As for Bielsa’s ability to motivate players, Kalvin Phillips summed it up with the words: “You saw in me what I didn’t even see in myself.”
Time may show that Leeds were right to sack him. Watching the last two maulings against Liverpool and Spurs, you almost wanted their trainer to throw the towel in. Injuries to key players had killed his small, overworked squad, the board’s refusal to spend in January hinted they had lost confidence in the 66-year-old, and you sensed Bielsa was hurting at his inability to change things. But most Leeds fans still believed in him, even when he couldn’t buy a win.
What is undisputed is that the man with the mural goes down in folklore as a saviour who brought romance back to Elland Road. A man who had principles in life and in football which he stuck to, right until the end.
Oh for more of his decency and humility in a game run by grasping charlatans.
Away days take FA Cup to new heights
I have decided the best thing about the FA Cup is not the giant-killing, the absence of replays or the fact that those who can’t afford subscriptions can watch games on terrestrial TV.
They’re all good, but it’s the sound produced by away supporters with their bigger allocation and the raucous response that can draw from the home crowd that’s making it this year.
There have been some cracking ties, not least Middlesbrough knocking out Spurs at an electric Riverside.
At a time when it’s rarely felt grimmer staring at the TV, the FA Cup has reminded us what a lifter it can be.
Klopp's keeper call a mark of the man
Jurgen Klopp’s decision to play reserve goalkeeper Caiomhin Kelleher in the League Cup final split fans.
Although he is rated very highly and hasn't let Liverpool down when he’s had to step up, some felt it was a no-brainer to play your best keeper in a final against Chelsea.
The memory of Loris Karius gifting Real Madrid two goals in Kiev four years ago still haunts Kopites. But Klopp was adamant.
He had promised the young Irishman he was playing in every League Cup round and he was sticking to it. It was a high-risk strategy but the fact he kept a clean sheet and scored the winning penalty meant Klopp's call was spot-on.
That act of faith and loyalty showed why he is one of the best man-managers in the modern game and why players love to play for him.
Ref chief in danger of flip-flopping like PM
Mike Riley was technically right to apologise to Frank Lampard for Chris Kavanagh’s inexplicable refusal to award Everton a penalty against Manchester City.
But he’s set a dodgy precedent. After most games now managers will demand a similar gesture, which if forthcoming, will sound less sincere by the week; meaning Riley will have to make his apologies “unreserved” and basically turn into Boris Johnson. Don’t go there.
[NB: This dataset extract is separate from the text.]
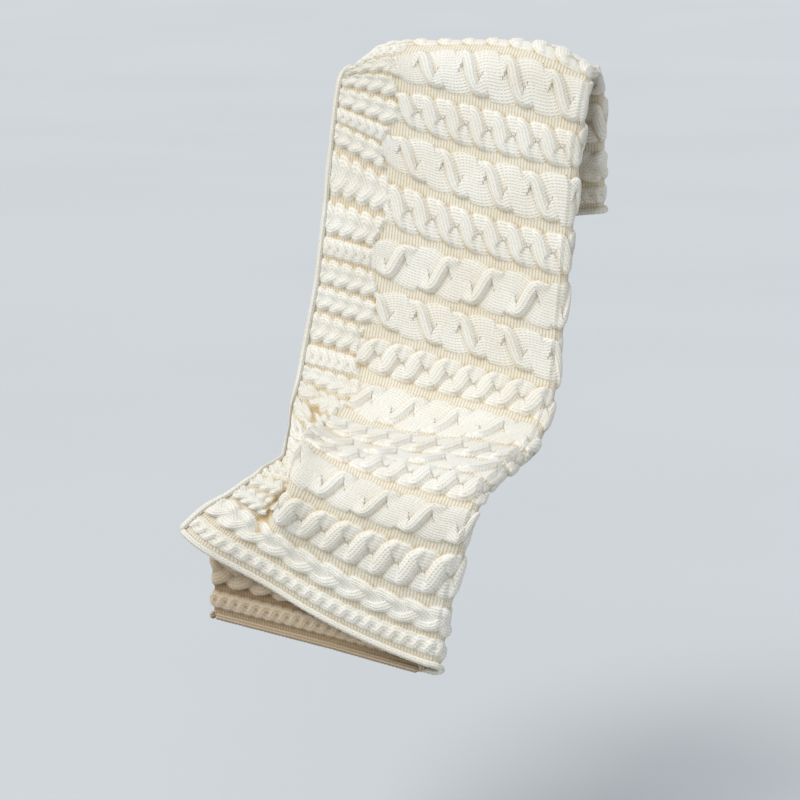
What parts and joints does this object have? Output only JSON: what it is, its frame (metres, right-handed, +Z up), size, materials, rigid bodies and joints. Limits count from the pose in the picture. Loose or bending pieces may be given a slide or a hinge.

Sending "mad" Putin a simple message
Here's a nice postscript to UEFA moving the Champions League final out of St Petersburg. A friend booked a room in a hotel in the city hoping his team would be there in May, but cancelled it as soon as the tanks moved into Ukraine.
The hotel replied, asking if he’d cancelled due to “personal reasons; he’d found alternative accommodation; he’d changed the date of his trip; he was unable to travel due to illness, or other.”
He replied “Other. Your president is a mad b******.”